Assignment of DB-DP1, DB-Iso-DP1, DB-DP2, and DP-Iso-DP2

The MS spectra of DB-DP2 and DB-Iso-DP2 (Fig. SM 5 (b) and Fig. SM 6 (b)) both exhibited major peaks at m/z [M + H]⁺  = 1804.49 and m/z [M + 2H]²⁺  = 902.05 Da, indicating that the molar mass of these diastereomers was approximately 13 Da less than that of dalbavancin. This most likely results from the replacement of fragment 11 (F11) in Fig. SM 5 (a) by a hydroxyl group. The MS2 (secondary fragment) spectra of both DB-DP2 diastereomers exhibited a major peak at m/z = 1447 Da, which was the m/z for DB-DP1 and its diastereomer. The identities of these primary fragment ions were confirmed by comparing their MS3 spectra (Fig.
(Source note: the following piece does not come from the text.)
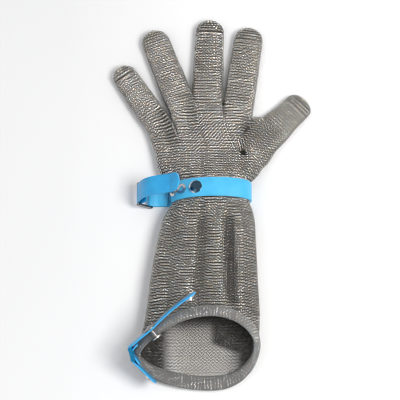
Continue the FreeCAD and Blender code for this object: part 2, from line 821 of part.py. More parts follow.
def build_sockets(angles):
    """The wrist belt's snap sockets, one at each angle."""
    radius, bore, height = dim("socket_radius"), dim("socket_bore"), dim("socket_height")
    rings = []
    for number, angle in enumerate(angles):
        ring = ring_body(f"socket_{number}", radius, bore, height)
        ring.Placement = FreeCAD.Placement(*belt_place(angle, num("snap_seat")))
        rings.append(ring)
    pair = doc.addObject("Part::Compound", "socket_pair")
    pair.Links = rings
    pair.Label = "wrist_sockets"
    return pair


def build_wrist_rivet():
    """The cap on the belt and the washer inside the glove."""
    at = angle_at(num("strap_rivet_x"))
    depth = belt_grow(True) + num("mail_gauge") + num("washer_gauge") + num("washer_seat")
    cap = rivet("wrist_rivet", depth + num("shank_end"))
    cap.Placement = FreeCAD.Placement(*belt_place(at, num("snap_seat")))
    hole = dim("snap_shank_radius") + dim("snap_hole_play")
    washer = ring_body("wrist_rivet_washer", dim("washer_radius"), hole, dim("washer_gauge"))
    washer.Placement = FreeCAD.Placement(*belt_place(at, -depth))
    return [cap, washer]


def build_wrist_belt():
    upper = angle_at(num("strap_socket_x"))
    lower = angle_below(upper, num("socket_pitch"))
    strap = build_wrist_loop(angle_below(lower, num("strap_overhang")))
    frame = slide("wrist_slide", dim("strap_width"), dim("slide_pitch"))
    inner_bar = V(num("slide_x"), num("strap_station"), eye_height())
    turn = FreeCAD.Rotation(V(0, 1, 0), num("slide_tilt") - 180)
    frame.Placement = FreeCAD.Placement(inner_bar, turn)
    tab = build_wrist_tab(wrist_hinge(), upper)
    return [strap, frame] + tab + [build_sockets((upper, lower))] + build_wrist_rivet()


# --- Cuff belt ----------------------------------------------------------------------------------------


def belt_plane_turn(angle):
    """Rotation whose local Y is the fold's bar and whose local X runs at this angle in the
    cuff belt's plane, where 0 is across the glove. Angles are anticlockwise from above."""
    lean = math.radians(num("fold_lean"))
    bar = V(0, -math.sin(lean), math.cos(lean))
    side = V(1, 0, 0)
    base = FreeCAD.Rotation(side, bar, side.cross(bar), "XYZ")
    return base.multiply(FreeCAD.Rotation(V(0, 1, 0), angle))


def plain_band(label, start, end):
    """A band along local X between two Sizes, with its local +Z face where an eye's is."""
    body = new_body(label)
    outer, bore = eye_radii()
    band = box_sketch(body, f"{label}_band", "XZ_Plane", start, end, bore, outer)
    pad(body, band, dim("cuff_belt_width"), True)
    return body


def build_cuff_rivet(fold, turn):
    """The cap on the long leg's outer face and the washer inside the cuff."""
    outer = eye_radii()[0].value
    seat = outer + num("snap_seat")
    at = V(num("long_rivet"), num("long_rivet_side"), 0)
    cap = rivet("cuff_rivet", num("long_shank"))
    cap.Placement = FreeCAD.Placement(fold + turn.multVec(at + V(0, 0, seat)), turn)
    hole = dim("snap_shank_radius") + dim("snap_hole_play")
    washer = ring_body("cuff_rivet_washer", dim("washer_radius"), hole, dim("washer_gauge"))
    sunk = outer - num("long_shank") + num("long_washer")
    washer.Placement = FreeCAD.Placement(fold + turn.multVec(at + V(0, 0, sunk)), turn)
    return [cap, washer]


def build_long_leg(fold, turn):
    """The leg over the cuff: riveted by the fold, then a bend, then a free end with a stud."""
    width = dim("cuff_belt_width")
    outer, bore = (radius.value for radius in eye_radii())
    fixed = belt_end("cuff_belt_fixed", width, dim("long_fixed"))
    fixed.Placement = FreeCAD.Placement(fold, turn)
    hole = dim("snap_shank_radius") + dim("snap_hole_play")
    at = V(num("long_rivet"), num("long_rivet_side"), BAND_DRILL_START)
    drill = cylinder("cuff_rivet_hole", hole, BAND_DRILL_LENGTH, fold + turn.multVec(at), turn)
    strap = cut("cuff_belt_drilled", fixed, drill)
    strap.Label = "cuff_strap"

    bend = dim("long_fixed") + dim("long_gap")
    tail = plain_band("cuff_strap_tail", bend + dim("long_gap"), dim("long_length"))
    round_end(tail, tail.Tip, dim("long_length"))
    tail.Placement = FreeCAD.Placement(fold, turn)
    tail_stud = stud("tail_stud")
    foot = V(num("long_length") - num("long_stud"), 0, bore - num("stud_seat"))
    flip = FreeCAD.Rotation(V(1, 0, 0), 180)
    tail_stud.Placement = FreeCAD.Placement(fold + turn.multVec(foot), turn.multiply(flip))
    bend_at = fold + turn.multVec(V(bend.value, 0, (outer + bore) / 2))
    print("cuff tail bends at", [round(c, 3) for c in bend_at])
    return [strap, tail, tail_stud]


def build_short_leg(bar):
    """The leg under the mouth's lower lip, on the slide's second bar, with its socket."""
    turn = belt_plane_turn(num("short_turn"))
    leg = belt_end("cuff_strap_end", dim("cuff_belt_width"), dim("short_length"))
    leg.Placement = FreeCAD.Placement(bar, turn)
    seat = eye_radii()[0].value + num("snap_seat")
    at = V(num("short_length") - num("short_socket"), 0, seat)
    radius, bore, height = dim("socket_radius"), dim("socket_bore"), dim("socket_height")
    socket = ring_body("cuff_socket", radius, bore, height)
    socket.Placement = FreeCAD.Placement(bar + turn.multVec(at), turn)
    return [leg, socket]


def build_cuff_belt():
    fold = V(num("fold_x"), num("fold_y"), num("fold_z"))
    slide_turn = belt_plane_turn(num("fold_turn"))
    frame = slide("cuff_slide", dim("cuff_belt_width"), dim("fold_pitch"))
    frame.Placement = FreeCAD.Placement(fold, slide_turn)
    second = fold + slide_turn.multVec(V(num("fold_pitch"), 0, 0))
    print("cuff end swings about", [round(c, 3) for c in second])

    # The long leg's outer face is away from the mouth.
    flip = FreeCAD.Rotation(V(1, 0, 0), 180)
    long_turn = belt_plane_turn(num("long_turn")).multiply(flip)
    parts = [frame] + build_long_leg(fold, long_turn)
    return parts + build_cuff_rivet(fold, long_turn) + build_short_leg(second)


# --- Build, check and write -----------------------------------------------------------------------------


def check_and_write(parts):
    """Stops on any failed object or bad shape, then writes each sub-part to its own STEP file."""
    doc.recompute()
    for obj in doc.Objects:
        if "Invalid" in obj.State or "Error" in obj.State:
            raise RuntimeError(f"{obj.Name} failed: {obj.State}")
    for part in parts:
        shape = part.Shape
        if shape.isNull() or not shape.isValid() or shape.Volume <= 0 or not shape.Solids:
            raise RuntimeError(f"{part.Label} has a bad shape")
    os.makedirs("parts", exist_ok=True)
    for part in parts:
        part.Shape.exportStep(f"parts/{part.Label}.step")
        print(part.Label, len(part.Shape.Solids), round(part.Shape.Volume, 1))


fill_sheet()
all_parts = build_fingers()
all_parts.append(build_palm())
all_parts.append(build_wrist())
all_parts += build_cuff()
all_parts += build_wrist_belt()
all_parts += build_cuff_belt()
check_and_write(all_parts)
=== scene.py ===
import math
from collections import namedtuple
from functools import partial
import bpy
import numpy as np
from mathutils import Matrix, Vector


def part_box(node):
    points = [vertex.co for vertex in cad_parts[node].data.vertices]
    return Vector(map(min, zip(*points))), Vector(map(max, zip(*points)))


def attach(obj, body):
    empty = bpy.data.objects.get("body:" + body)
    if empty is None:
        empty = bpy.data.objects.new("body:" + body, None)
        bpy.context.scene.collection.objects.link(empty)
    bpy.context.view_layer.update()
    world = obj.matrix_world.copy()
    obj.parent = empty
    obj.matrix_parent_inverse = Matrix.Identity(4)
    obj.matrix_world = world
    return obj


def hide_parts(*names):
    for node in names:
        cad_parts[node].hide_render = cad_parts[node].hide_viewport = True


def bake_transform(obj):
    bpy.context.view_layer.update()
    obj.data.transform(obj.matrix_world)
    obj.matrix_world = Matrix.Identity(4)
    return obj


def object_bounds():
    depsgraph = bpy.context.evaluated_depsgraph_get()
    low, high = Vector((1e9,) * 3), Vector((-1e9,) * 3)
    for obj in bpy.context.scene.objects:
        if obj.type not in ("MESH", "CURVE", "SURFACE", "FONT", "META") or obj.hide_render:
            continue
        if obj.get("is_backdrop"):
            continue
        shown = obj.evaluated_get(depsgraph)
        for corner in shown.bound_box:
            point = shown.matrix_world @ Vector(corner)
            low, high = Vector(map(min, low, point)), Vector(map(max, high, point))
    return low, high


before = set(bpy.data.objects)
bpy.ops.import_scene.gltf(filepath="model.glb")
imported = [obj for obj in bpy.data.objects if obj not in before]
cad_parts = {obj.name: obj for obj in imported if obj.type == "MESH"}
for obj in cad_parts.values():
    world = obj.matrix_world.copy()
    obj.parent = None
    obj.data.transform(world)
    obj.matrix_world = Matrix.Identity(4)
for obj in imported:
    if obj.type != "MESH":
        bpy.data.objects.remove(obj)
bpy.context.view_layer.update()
shine = bpy.data.collections.new("shine")  # what the glint lights fall on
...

SM 3 (d) and Fig. SM 4 (d)) with the MS2 spectra of the DB-DP1 ion and its diastereomer (Fig. SM 7 (c) and Fig. SM 8 (c)). Specifically, DB-DP2 and its isomer at m/z 1804.5 Da produced MS/MS fragments at m/z 1447.5, 1430.4 ([M + 2H]⁺), 1285.4, 1267.5, 1240.3, and 1222.7 Da, while DB-DP1 and its isomer produced fragments at m/z = 1429.5, 1285.4, 1267.4, 1240.3, and 1222.3 Da. The identical fragmentation patterns indicate that DB-DP1 and its diastereomer must be contained within the structure of DB-DP2 and its diastereomer. This result further suggested that the site of isomerization is the same in the two pairs of compounds. The most likely site of this isomerization is the site that relates dalbavancin to the impurity DB-R2, namely epimerization of the alpha carbon of residue 3.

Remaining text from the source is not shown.